━━ Information shown ━━
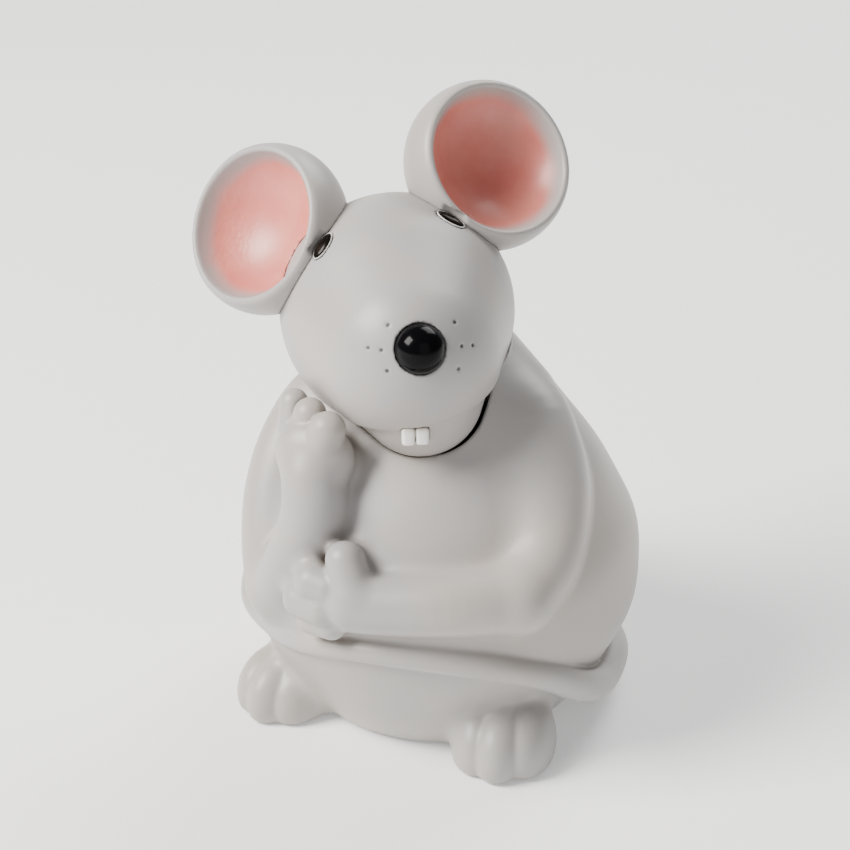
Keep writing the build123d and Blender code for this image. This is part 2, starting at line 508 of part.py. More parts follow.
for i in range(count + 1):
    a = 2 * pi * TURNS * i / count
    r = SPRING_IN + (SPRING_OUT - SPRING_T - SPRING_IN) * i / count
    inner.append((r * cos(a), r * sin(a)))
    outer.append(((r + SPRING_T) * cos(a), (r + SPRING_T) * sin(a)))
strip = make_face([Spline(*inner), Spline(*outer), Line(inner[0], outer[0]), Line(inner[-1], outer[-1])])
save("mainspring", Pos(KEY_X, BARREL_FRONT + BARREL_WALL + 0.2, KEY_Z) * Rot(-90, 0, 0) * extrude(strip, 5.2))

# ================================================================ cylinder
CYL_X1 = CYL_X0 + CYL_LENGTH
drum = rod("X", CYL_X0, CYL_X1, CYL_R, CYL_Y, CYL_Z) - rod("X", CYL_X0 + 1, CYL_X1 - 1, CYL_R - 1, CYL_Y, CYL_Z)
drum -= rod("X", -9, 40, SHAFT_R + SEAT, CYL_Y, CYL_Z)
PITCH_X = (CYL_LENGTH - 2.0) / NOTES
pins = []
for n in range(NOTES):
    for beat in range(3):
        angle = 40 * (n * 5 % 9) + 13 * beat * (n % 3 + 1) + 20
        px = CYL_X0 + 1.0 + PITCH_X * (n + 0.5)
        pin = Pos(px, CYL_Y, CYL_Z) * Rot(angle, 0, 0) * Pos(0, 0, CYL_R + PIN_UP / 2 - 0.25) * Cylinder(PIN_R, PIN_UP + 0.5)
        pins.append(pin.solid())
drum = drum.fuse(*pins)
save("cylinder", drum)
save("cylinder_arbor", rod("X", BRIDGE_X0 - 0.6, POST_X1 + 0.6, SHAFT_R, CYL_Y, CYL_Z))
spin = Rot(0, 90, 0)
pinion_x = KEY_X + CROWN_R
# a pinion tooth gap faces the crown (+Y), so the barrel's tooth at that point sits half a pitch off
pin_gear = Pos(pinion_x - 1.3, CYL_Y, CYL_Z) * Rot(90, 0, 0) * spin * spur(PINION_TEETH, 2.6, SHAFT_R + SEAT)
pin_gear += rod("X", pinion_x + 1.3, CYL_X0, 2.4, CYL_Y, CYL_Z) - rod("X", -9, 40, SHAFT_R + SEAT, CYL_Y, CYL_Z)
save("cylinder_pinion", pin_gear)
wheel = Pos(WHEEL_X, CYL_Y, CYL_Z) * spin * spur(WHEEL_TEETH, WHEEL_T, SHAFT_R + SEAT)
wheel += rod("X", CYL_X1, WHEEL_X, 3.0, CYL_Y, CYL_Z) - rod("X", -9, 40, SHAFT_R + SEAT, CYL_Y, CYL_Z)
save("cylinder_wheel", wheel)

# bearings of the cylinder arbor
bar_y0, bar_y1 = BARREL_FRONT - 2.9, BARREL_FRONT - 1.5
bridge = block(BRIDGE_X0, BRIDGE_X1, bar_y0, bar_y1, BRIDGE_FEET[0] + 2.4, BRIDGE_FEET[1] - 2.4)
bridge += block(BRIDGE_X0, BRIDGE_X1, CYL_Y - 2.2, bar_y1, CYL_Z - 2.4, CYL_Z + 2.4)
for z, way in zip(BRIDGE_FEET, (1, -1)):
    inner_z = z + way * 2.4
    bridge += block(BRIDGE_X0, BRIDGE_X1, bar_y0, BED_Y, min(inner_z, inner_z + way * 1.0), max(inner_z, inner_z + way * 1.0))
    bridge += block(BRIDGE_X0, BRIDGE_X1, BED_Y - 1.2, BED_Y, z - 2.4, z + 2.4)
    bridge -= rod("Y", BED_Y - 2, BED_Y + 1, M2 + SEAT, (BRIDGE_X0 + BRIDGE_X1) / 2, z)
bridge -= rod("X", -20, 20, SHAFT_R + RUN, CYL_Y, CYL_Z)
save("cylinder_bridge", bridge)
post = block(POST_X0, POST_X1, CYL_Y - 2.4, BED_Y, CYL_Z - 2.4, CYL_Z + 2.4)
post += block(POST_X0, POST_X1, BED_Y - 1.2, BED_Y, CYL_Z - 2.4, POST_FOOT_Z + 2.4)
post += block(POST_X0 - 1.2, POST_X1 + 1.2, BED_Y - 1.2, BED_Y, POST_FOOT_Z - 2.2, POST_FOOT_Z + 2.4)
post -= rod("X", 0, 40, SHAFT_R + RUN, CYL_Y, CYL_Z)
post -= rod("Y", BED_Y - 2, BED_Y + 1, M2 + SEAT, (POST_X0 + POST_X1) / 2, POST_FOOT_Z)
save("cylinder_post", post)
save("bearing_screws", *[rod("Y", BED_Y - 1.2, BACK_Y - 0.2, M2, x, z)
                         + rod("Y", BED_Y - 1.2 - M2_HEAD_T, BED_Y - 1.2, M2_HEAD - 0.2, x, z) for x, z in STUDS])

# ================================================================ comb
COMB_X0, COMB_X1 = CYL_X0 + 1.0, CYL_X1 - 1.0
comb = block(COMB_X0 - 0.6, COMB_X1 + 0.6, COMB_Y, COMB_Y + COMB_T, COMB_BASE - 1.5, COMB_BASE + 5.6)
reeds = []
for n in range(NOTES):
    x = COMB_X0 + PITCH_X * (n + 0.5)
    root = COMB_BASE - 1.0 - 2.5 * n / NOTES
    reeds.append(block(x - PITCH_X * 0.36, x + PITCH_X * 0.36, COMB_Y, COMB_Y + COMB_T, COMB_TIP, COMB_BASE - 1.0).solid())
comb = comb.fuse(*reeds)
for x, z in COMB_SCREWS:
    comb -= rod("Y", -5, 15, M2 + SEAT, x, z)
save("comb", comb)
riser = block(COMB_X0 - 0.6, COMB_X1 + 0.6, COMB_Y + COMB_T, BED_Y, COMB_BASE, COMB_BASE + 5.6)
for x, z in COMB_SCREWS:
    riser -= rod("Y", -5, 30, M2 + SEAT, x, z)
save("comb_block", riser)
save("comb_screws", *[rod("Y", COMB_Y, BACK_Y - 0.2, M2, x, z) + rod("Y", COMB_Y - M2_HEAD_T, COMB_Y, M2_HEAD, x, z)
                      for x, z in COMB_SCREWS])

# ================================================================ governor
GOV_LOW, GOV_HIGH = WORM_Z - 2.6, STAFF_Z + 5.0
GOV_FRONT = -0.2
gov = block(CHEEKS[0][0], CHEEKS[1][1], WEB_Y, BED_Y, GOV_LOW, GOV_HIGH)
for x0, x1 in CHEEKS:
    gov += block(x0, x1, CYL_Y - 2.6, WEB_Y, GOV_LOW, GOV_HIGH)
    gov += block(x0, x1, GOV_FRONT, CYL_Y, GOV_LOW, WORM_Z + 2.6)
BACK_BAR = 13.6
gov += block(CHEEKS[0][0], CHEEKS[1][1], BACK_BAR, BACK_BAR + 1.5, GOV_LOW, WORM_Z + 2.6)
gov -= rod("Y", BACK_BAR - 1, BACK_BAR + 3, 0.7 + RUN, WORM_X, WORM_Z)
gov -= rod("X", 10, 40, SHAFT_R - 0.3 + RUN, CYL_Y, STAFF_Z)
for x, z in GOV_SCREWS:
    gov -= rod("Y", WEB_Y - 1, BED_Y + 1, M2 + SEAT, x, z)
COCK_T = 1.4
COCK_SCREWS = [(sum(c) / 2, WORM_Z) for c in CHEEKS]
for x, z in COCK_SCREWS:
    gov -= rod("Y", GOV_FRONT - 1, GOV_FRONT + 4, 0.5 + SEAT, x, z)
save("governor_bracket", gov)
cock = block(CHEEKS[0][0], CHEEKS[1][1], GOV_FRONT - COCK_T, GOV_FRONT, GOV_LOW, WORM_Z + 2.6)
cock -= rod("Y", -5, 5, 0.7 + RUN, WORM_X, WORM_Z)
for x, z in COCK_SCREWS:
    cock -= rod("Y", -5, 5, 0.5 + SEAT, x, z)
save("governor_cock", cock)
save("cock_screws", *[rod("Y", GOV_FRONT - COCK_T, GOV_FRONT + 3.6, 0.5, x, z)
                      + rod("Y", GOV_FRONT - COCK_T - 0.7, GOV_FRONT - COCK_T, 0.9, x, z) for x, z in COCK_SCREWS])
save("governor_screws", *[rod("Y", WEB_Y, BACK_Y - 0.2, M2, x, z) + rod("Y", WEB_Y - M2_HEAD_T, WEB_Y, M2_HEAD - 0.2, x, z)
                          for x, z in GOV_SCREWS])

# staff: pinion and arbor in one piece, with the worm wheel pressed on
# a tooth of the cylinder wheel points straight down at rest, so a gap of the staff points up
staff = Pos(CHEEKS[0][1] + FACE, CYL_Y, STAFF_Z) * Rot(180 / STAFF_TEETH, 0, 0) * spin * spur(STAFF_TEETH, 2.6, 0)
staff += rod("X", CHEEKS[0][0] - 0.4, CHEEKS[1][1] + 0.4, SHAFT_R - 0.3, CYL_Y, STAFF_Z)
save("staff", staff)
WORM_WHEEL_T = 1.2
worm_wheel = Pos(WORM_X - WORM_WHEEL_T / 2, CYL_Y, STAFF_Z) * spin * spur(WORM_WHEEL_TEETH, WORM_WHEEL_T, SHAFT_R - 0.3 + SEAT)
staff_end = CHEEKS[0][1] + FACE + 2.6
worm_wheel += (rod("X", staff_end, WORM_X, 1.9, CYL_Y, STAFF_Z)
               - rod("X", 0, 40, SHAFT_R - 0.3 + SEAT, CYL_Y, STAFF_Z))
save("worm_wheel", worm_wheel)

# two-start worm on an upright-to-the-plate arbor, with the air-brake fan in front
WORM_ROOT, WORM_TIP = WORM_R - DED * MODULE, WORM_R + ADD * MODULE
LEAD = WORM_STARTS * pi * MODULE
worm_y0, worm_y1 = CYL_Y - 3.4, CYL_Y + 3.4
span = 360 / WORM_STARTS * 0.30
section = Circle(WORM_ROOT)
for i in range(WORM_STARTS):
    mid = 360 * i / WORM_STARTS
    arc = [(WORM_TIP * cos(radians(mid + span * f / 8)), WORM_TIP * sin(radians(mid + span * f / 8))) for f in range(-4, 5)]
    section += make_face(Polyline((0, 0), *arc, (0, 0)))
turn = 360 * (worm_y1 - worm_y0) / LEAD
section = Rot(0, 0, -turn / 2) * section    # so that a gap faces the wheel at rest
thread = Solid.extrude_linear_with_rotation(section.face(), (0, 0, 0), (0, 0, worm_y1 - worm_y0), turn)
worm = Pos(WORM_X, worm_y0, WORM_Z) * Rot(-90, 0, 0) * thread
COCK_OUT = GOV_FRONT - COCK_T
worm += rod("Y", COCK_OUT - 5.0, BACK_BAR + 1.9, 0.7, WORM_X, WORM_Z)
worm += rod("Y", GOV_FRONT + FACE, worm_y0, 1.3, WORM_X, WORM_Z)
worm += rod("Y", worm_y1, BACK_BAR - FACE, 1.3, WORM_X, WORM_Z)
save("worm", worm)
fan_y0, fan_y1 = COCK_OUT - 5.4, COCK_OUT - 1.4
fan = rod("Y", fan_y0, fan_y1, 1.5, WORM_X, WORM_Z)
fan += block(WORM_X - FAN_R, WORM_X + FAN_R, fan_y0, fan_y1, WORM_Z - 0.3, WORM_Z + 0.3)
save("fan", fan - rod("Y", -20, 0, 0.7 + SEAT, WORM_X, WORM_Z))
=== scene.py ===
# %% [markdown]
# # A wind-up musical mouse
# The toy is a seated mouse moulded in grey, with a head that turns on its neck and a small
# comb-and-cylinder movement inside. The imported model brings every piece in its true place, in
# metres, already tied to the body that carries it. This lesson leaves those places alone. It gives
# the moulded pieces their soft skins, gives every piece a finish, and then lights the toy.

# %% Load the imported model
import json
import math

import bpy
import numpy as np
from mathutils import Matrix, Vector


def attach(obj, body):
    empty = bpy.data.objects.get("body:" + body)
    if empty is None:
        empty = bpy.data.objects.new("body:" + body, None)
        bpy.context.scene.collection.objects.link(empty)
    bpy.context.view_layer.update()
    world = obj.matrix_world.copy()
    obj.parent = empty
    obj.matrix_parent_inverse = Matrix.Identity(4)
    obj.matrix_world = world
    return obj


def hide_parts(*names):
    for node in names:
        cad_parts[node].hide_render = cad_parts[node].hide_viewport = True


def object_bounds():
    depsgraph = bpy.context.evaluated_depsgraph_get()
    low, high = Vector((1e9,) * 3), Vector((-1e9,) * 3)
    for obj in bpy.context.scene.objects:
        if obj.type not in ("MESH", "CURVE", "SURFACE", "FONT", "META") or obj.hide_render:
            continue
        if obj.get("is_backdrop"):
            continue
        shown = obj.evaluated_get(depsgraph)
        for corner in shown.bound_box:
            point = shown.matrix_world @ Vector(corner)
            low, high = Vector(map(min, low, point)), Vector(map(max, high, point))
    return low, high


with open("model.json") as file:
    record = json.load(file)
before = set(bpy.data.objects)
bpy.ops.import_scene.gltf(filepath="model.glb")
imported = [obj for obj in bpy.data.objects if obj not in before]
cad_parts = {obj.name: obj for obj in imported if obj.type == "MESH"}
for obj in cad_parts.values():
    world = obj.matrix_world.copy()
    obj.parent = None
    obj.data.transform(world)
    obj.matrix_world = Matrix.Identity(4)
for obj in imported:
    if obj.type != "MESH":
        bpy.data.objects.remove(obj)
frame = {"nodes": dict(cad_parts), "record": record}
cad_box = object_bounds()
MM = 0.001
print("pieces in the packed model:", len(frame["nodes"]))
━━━
Exactly the lines from the line with "fan += block(WORM_X" to the line with "bpy.context.view_layer.update()", both included, are to be extracted, and no others.

fan += block(WORM_X - FAN_R, WORM_X + FAN_R, fan_y0, fan_y1, WORM_Z - 0.3, WORM_Z + 0.3)
save("fan", fan - rod("Y", -20, 0, 0.7 + SEAT, WORM_X, WORM_Z))
=== scene.py ===
# %% [markdown]
# # A wind-up musical mouse
# The toy is a seated mouse moulded in grey, with a head that turns on its neck and a small
# comb-and-cylinder movement inside. The imported model brings every piece in its true place, in
# metres, already tied to the body that carries it. This lesson leaves those places alone. It gives
# the moulded pieces their soft skins, gives every piece a finish, and then lights the toy.

# %% Load the imported model
import json
import math

import bpy
import numpy as np
from mathutils import Matrix, Vector


def attach(obj, body):
    empty = bpy.data.objects.get("body:" + body)
    if empty is None:
        empty = bpy.data.objects.new("body:" + body, None)
        bpy.context.scene.collection.objects.link(empty)
    bpy.context.view_layer.update()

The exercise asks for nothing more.